* Short exercise
Extract the listing below in full, unchanged.
.....
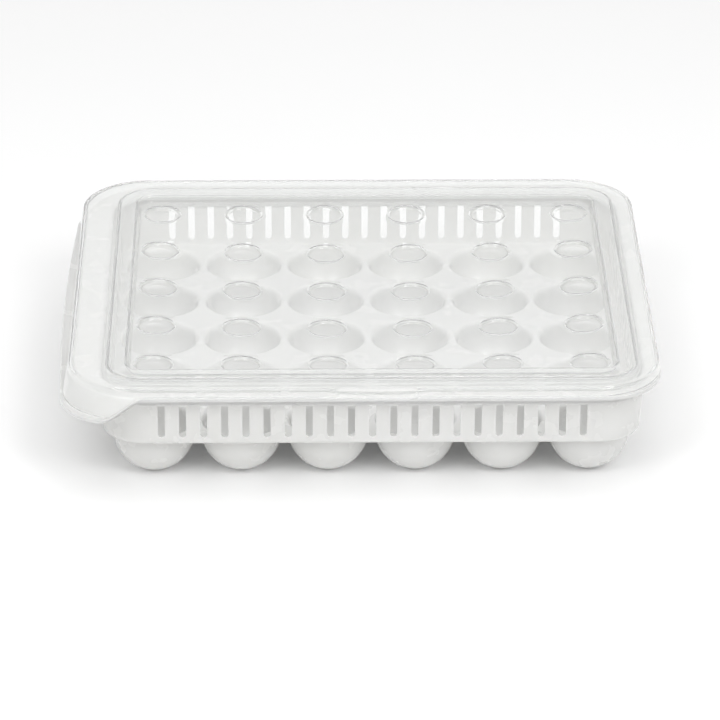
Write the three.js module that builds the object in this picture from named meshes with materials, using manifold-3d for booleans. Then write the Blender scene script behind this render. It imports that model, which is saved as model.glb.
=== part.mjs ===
// A covered egg storage box: a white moulded tray of hanging egg cups, and a clear lid that
// lifts straight off. Millimetres, +Z up, +X to the right, the front faces -Y.
// The origin is under the middle of the box's footprint, on the plane the cups stand on.
import * as THREE from 'three';
import { mergeVertices } from 'three/addons/utils/BufferGeometryUtils.js';
import { ParametricGeometry } from 'three/addons/geometries/ParametricGeometry.js';
import Module from 'manifold-3d';

const wasm = await Module();
wasm.setup();

// The grid of egg cups.
const COLUMNS = 6;
const ROWS = 5;
const COLUMN_PITCH = 50;
const ROW_PITCH = 52;
const CUP_RADIUS = 23.5;
const CUP_WALL = 1.5;
const CUP_FOOT_RADIUS = 5;
const CUP_SIDES = 10;
const CUP_ARC_STEPS = 3;

// Heights of the tray above the plane it stands on.
const DECK_BOTTOM = 28.5;
const DECK_TOP = 30.5;
const FLANGE_BOTTOM = 61.3;
const FLANGE_TOP = 63.3;
const COLLAR_BOTTOM = 54.3;

// Every ring of the box is a section carried round one rounded rectangle. A section point's
// first number is how far it lies outside the core rectangle.
const CORE_X = 130;
const CORE_Y = 111;
const WALL_FOOT_OUT = 23.6;
const WALL_HEAD_OUT = 25.6;
const WALL_THICK = 2;
const COLLAR_OUT = 26.9;
const COLLAR_THICK = 0.8;
const FLANGE_OUTER_OUT = 36;
const RIM_THICK = 2;
const RIM_CORNER = 38.5;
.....
* Response to this task
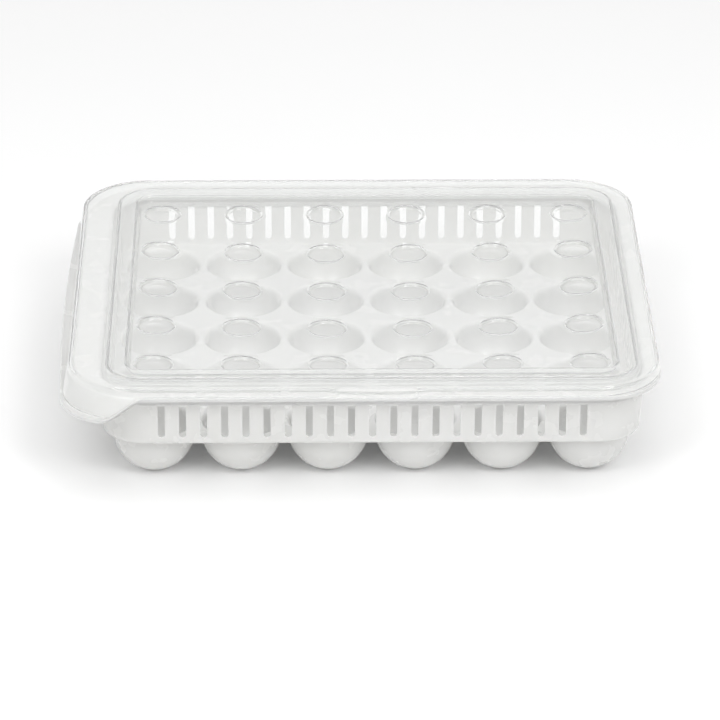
Write the three.js module that builds the object in this picture from named meshes with materials, using manifold-3d for booleans. Then write the Blender scene script behind this render. It imports that model, which is saved as model.glb.
=== part.mjs ===
// A covered egg storage box: a white moulded tray of hanging egg cups, and a clear lid that
// lifts straight off. Millimetres, +Z up, +X to the right, the front faces -Y.
// The origin is under the middle of the box's footprint, on the plane the cups stand on.
import * as THREE from 'three';
import { mergeVertices } from 'three/addons/utils/BufferGeometryUtils.js';
import { ParametricGeometry } from 'three/addons/geometries/ParametricGeometry.js';
import Module from 'manifold-3d';

const wasm = await Module();
wasm.setup();

// The grid of egg cups.
const COLUMNS = 6;
const ROWS = 5;
const COLUMN_PITCH = 50;
const ROW_PITCH = 52;
const CUP_RADIUS = 23.5;
const CUP_WALL = 1.5;
const CUP_FOOT_RADIUS = 5;
const CUP_SIDES = 10;
const CUP_ARC_STEPS = 3;

// Heights of the tray above the plane it stands on.
const DECK_BOTTOM = 28.5;
const DECK_TOP = 30.5;
const FLANGE_BOTTOM = 61.3;
const FLANGE_TOP = 63.3;
const COLLAR_BOTTOM = 54.3;

// Every ring of the box is a section carried round one rounded rectangle. A section point's
// first number is how far it lies outside the core rectangle.
const CORE_X = 130;
const CORE_Y = 111;
const WALL_FOOT_OUT = 23.6;
const WALL_HEAD_OUT = 25.6;
const WALL_THICK = 2;
const COLLAR_OUT = 26.9;
const COLLAR_THICK = 0.8;
const FLANGE_OUTER_OUT = 36;
const RIM_THICK = 2;
const RIM_CORNER = 38.5;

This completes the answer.